Almost immediately, Winters began photographing Gosling. At first, it was a great way to hang out—they’d go do some graffiti by the Los Angeles River and click—but the work soon became an extended portrait series. The photos that accompany this story are from that collection, one that Winters hopes to continue for as long as the pair remain friends.
“There’s a level of artifice that does not exist in these photographs. They’d be very different if his publicist was there with hair and makeup,” Winters observes. The journey has allowed him to watch his friend mature over the years: “Ryan looks like a different person every time we shoot.”
After filming Lars and the Real Girl, an independently financed feature about a man who has a strange relationship with a blow-up doll, this fall, Gosling’s next step will perhaps be his riskiest yet. In 2007 he hopes to direct a screenplay he has written. He doesn’t want to discuss what it’s about—just that it will feature nonprofessional child actors. He’s well aware that, given the way he scrutinizes (and sometimes trashes) the scripts out there, he’s leaving himself wide open to criticism.

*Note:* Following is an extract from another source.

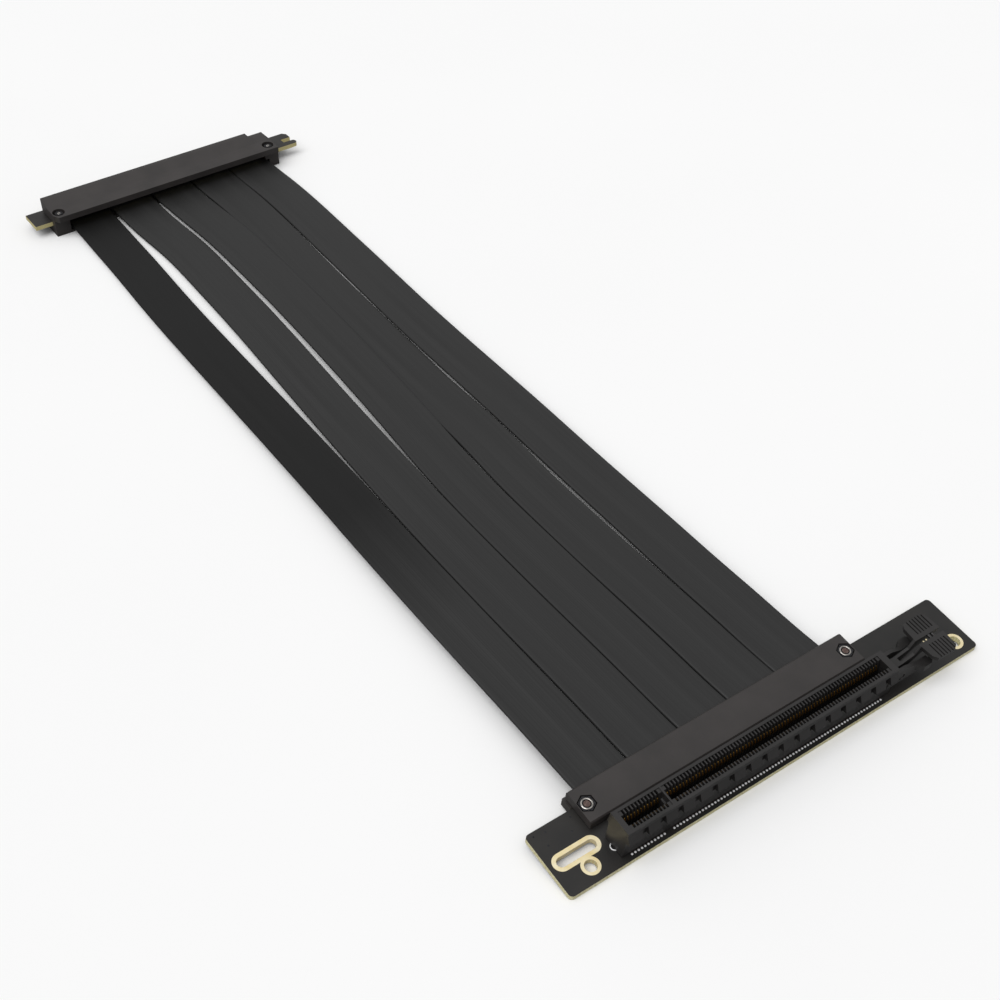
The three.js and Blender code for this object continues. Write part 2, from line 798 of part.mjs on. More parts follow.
const socketEnd = new THREE.Group();
socketEnd.rotation.x = tilt;
socketEnd.position.z = lift;
socketEnd.add(socketBoard(), socketHousing(), cardLatch(), socketUpperCover(), socketLowerCover());
screwPlaces.forEach((place, i) => {
  socketEnd.add(socketScrew(`socket_screw_${i + 1}`, place), socketNut(`socket_nut_${i + 1}`, place));
});

const plugEnd = new THREE.Group();
plugEnd.position.y = plugDistance;
plugEnd.rotation.z = plugTurn;
plugEnd.add(plugBoard(), plugUpperCover(), plugLowerCover());
plugScrews.forEach((place, i) => {
  plugEnd.add(plugScrew(`plug_screw_${i + 1}`, place));
});

const rigid = new THREE.Group();
rigid.add(socketEnd, plugEnd);
rigid.updateMatrixWorld(true);
const bounds = new THREE.Box3().setFromObject(rigid, true);

const ribbons = new THREE.Group();
ribbonRoutes.forEach((route, i) => {
  ribbons.add(ribbon(`ribbon_${i + 1}`, i, route));
});

// The origin is the middle of the two ends' footprint, on the table
const group = new THREE.Group();
group.add(rigid, ribbons);
group.position.set(-(bounds.min.x + bounds.max.x) / 2, -(bounds.min.y + bounds.max.y) / 2, -bounds.min.z);
group.updateMatrixWorld(true);

export default group;
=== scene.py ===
"""Looks of a riser cable for a graphics card: a socket board, five flat ribbons and a covered edge plug."""

import bmesh
import bpy
import numpy as np
from mathutils import Matrix, Vector


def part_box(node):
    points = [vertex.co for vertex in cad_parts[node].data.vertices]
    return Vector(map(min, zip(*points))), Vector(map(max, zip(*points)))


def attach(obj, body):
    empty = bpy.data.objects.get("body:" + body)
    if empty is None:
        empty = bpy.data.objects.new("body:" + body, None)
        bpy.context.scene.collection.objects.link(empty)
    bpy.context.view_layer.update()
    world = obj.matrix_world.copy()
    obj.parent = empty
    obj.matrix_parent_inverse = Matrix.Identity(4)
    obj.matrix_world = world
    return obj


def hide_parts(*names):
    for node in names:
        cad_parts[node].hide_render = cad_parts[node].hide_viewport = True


bl_info = {
    "name": "Riser cable",
    "version": (1, 0, 0),
    "blender": (4, 5, 0),
    "location": "3D View > Sidebar > Riser cable",
    "description": "Dresses the riser cable's frame: ribbons, boards, slot, covers, screws and the studio",
    "category": "Object",
}

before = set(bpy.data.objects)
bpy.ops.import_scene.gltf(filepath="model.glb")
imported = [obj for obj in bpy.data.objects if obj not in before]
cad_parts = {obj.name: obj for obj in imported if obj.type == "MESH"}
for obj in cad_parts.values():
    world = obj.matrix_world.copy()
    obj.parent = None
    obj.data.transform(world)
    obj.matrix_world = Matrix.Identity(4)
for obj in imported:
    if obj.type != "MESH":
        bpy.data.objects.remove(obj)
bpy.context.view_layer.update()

MM = 0.001

# The socket board's own axes: tilted back about X by the rise of its covers over their depth
COVER_DEPTH = 3.1
BOARD_THICKNESS = 1.6
COVER_FOOT = 11.6
BOARD_FRONT = -1.35
BOARD_RIGHT = 118.83
TILT = float(np.arctan2(COVER_DEPTH - BOARD_THICKNESS, COVER_FOOT - BOARD_FRONT))
LIFT = BOARD_THICKNESS * np.cos(TILT) - BOARD_FRONT * np.sin(TILT)
BOARD_UP = Vector((0.0, -np.sin(TILT), np.cos(TILT)))

# The route's table axes start at the slot's first contact; the frame's start in the middle of the part
BOARD_LOW, BOARD_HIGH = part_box("socket_board")
SHIFT = np.array([BOARD_HIGH.x / MM - BOARD_RIGHT, BOARD_LOW.y / MM - BOARD_FRONT * np.cos(TILT), 0.0])

# The plug end lies a little askew
PLUG_DISTANCE = 333.3
PLUG_TURN = float(np.radians(0.9))

# Camera, in the table axes, from the photograph's perspective
CAMERA_PLACE = (-143.796, -147.346, 297.917)
CAMERA_PITCH = 0.734535
CAMERA_YAW = 0.617477
CAMERA_ROLL = 0.008211
FOCAL_SHARE = 1.477434
SENSOR = 36.0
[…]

“I’m not saying what I’ve written is a great script,” Gosling admits. “Anybody could write a bad script, and I’m one of them, you know? But I’m not making a script, I’m making a movie. I wrote a script, but I really drew a map of what the trip is going to be. Anything I could capture by getting real people together to behave honestly with one another is way more interesting than something I could conjure up.”
In an interview last fall, Gosling said that he’d never direct a film. Nowadays he’s less likely to predict the future, least of all his own. “I don’t know that anyone really knows how to do this,” he says of making movies and, one supposes, life in general. “We’re all just trying to make our way through it and to find a way to be ourselves and to not get stuck.”
“I don’t know where the road will take me exactly,” he continues. “But I have some things to do here first before I’m done.”